Und das betrifft wie gesagt nur die Hardware. Bei diversen Dienstleistungen, die auf Satellitensysteme angewiesen sind, sieht die Prognose sogar noch verlockender aus: 50 Milliarden Euro jährlich sollen ab 2020 in der Branche weltweit umgesetzt werden, sagt Přibyl.

„Da stellt sich natürlich die Frage: Wollen wir dabei sein, wenn dieser Kuchen aufgeteilt wird, oder wollen wir außen vor bleiben? Ich glaube, im System Galileo liegt eine große Zukunftschance. Und nicht nur dort, sondern in der Raumfahrt überhaupt. Meiner Meinung nach wäre es sehr schade, wenn wir im Abseits stehen und traurig mit ansehen würden, wie sich andere um diesen Kuchen balgen.“

Tschechische Firmen balgen sich also mit und sind dabei sogar besonders guter Hoffnung. Grund: Das Land hat sich als Sitz der Galileo-Kontrollagentur GSA beworben, der Aufsichtsbehörde, bei der alle administrativen Fäden zusammenlaufen sollen. Die Chancen stehen gar nicht schlecht, meint Tomáš Přibyl von der Tschechischen Raumfahrtagentur:

Foto: Europäische Kommission
„In der Welt der Spitzentechnologie des 21. Jahrhunderts ist es technisch gesehen nicht mehr so wichtig, wo die Behörde ihren Sitz hat. Aber natürlich sollte sie nicht unbedingt irgendwo an der Peripherie liegen, sondern für alle gut erreichbar sein. Ich glaube also, dass Prag in geographischer Hinsicht ein interessanter Standort sein könnte. Dazu kommt, dass die neuen EU-Mitglieder, also auch Tschechien, auf die Zuteilung von solchen Agenturen warten, und besonders viele Gelegenheiten gibt es dazu nicht. Die Europäische Union ist ja schon älter, und die wichtigen Einrichtungen wurden längst vergeben.
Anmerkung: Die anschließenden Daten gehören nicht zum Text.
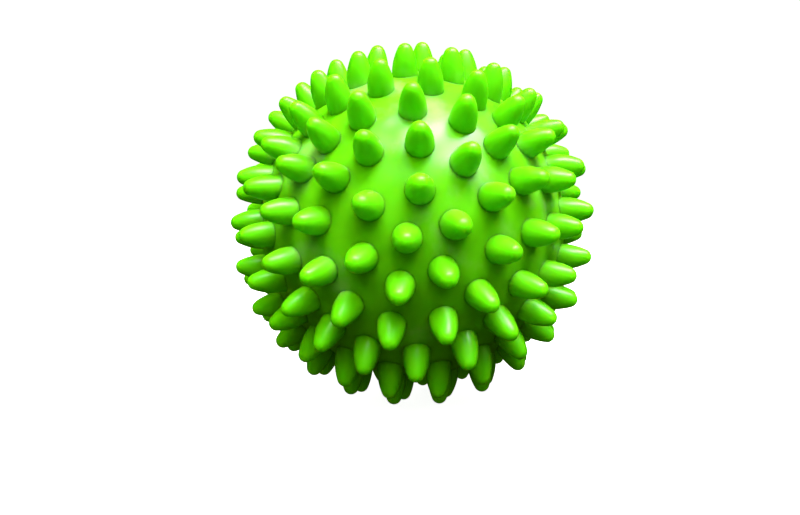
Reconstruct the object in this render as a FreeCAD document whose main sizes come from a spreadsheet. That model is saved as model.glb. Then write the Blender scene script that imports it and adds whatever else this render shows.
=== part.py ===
import FreeCAD, Part
import math
import os
import Sketcher

# Spiky massage ball, 70 mm across the spike tips.
#
# Frame: origin at the centre of the ball, +Z up. The mould's front pole, which carries
# the single centre spike, points along -Y. The needle valve sits at the rear pole, +Y.
# Spikes stand in rings around that axis. A spike's ring angle is counted from the front
# pole, and its turn is counted from +X towards +Z.

# Driving dimensions: alias, value (millimetres or degrees), meaning.
SIZES = [
    ("tip_radius", 35.0, "ball centre to spike tips"),
    ("skin_radius", 29.5, "outside of the hollow skin"),
    ("skin_wall", 2.0, "wall of the hollow skin"),
    ("spike_base_radius", 2.35, "spike at the skin"),
    ("spike_nose_radius", 1.25, "rounding of the spike's end"),
    ("spike_root", 2.5, "spare length below the skin, trimmed off"),
    ("lean_gain", 0.36, "sideways lean of a spike on the equator, as a slope"),
    ("valve_head_radius", 3.2, "flat head of the needle valve"),
    ("valve_head_depth", 1.0, "recess under the valve head"),
    ("valve_stem_radius", 2.1, "stem of the valve, pressed into the boss"),
    ("boss_radius", 4.6, "thick boss around the valve, inside the skin"),
    ("boss_depth", 6.5, "outside of the ball to the boss's inner end"),
    ("barb_radius", 2.9, "barb that holds the valve in the boss"),
    ("barb_length", 1.2, "cylinder of the barb"),
    ("barb_nose", 1.2, "cone of the barb"),
    ("needle_radius", 1.1, "guide hole for an inflating needle"),
    ("needle_funnel", 0.4, "chamfer at the guide hole's mouth"),
    ("needle_length", 5.0, "straight wall of the guide hole"),
]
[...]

Deshalb glaube ich, dass Prag ziemlich gute Chancen hat, diesmal den Zuschlag zu bekommen.“

Auch auf EU-Ebene meinen viele, dass die GSA in einem der neuen Mitgliedsländer untergebracht werden soll. Prag hätte dann wohl tatsächlich gute Aussichten. Doch eine Entscheidung ist erst 2009 fällig, und die Konkurrenz ist groß. Beworben haben sich 11 Städte – darunter auch München. Der tschechische Galileo-Regierungsbeauftragter Karel Dobeš:

„München ist natürlich eine Konkurrenz für uns – aber eine so große dann auch wieder nicht. München hat bereits ein technisches Kontrollzentrum. Die Bayern haben nun gesagt: Gut, wir versuchen es! Gleichzeitig aber gibt es bestimmte Abmachungen mit uns und die Bereitschaft zum Kompromiss. Sollte sich zeigen, dass Prag größere Chancen hat, dann wollen die Bayern letztlich uns unterstützen. Und wenn umgekehrt wir sicher wären, dass Prag keine Chance mehr hat, dann wäre es für uns vorteilhafter, die Agentur in München zu haben, und nicht irgendwo weit weg. Rund um so eine Agentur entstehen Beratungsfirmen und technische Betriebe, und das bringt wieder weitere Impulse. Die Agentur selbst beschäftigt 100 oder 150 Menschen. Aber die Infrastruktur rundherum, die bringt den wirklichen Beitrag für die heimische Industrie!“

Wenn die Tschechische Republik die Aufsichtsagentur ins Land holen will, dann muss sie vorher noch Mitglied der Europäischen Raumfahrtbehörde ESA werden. Die Vorbereitungen laufen auf Hochtouren, Ende 2008 oder Anfang 2009 soll es soweit sein. Doch selbst wenn die GSA ihre Zelte am Ende nicht in Prag und auch nicht in München aufschlagen sollte: 40 Prozent der Aufträge rund um Galileo sollen in die neuen Mitgliedstaaten gehen. Auch in Tschechien gibt es wohl mit Sicherheit Kuchen.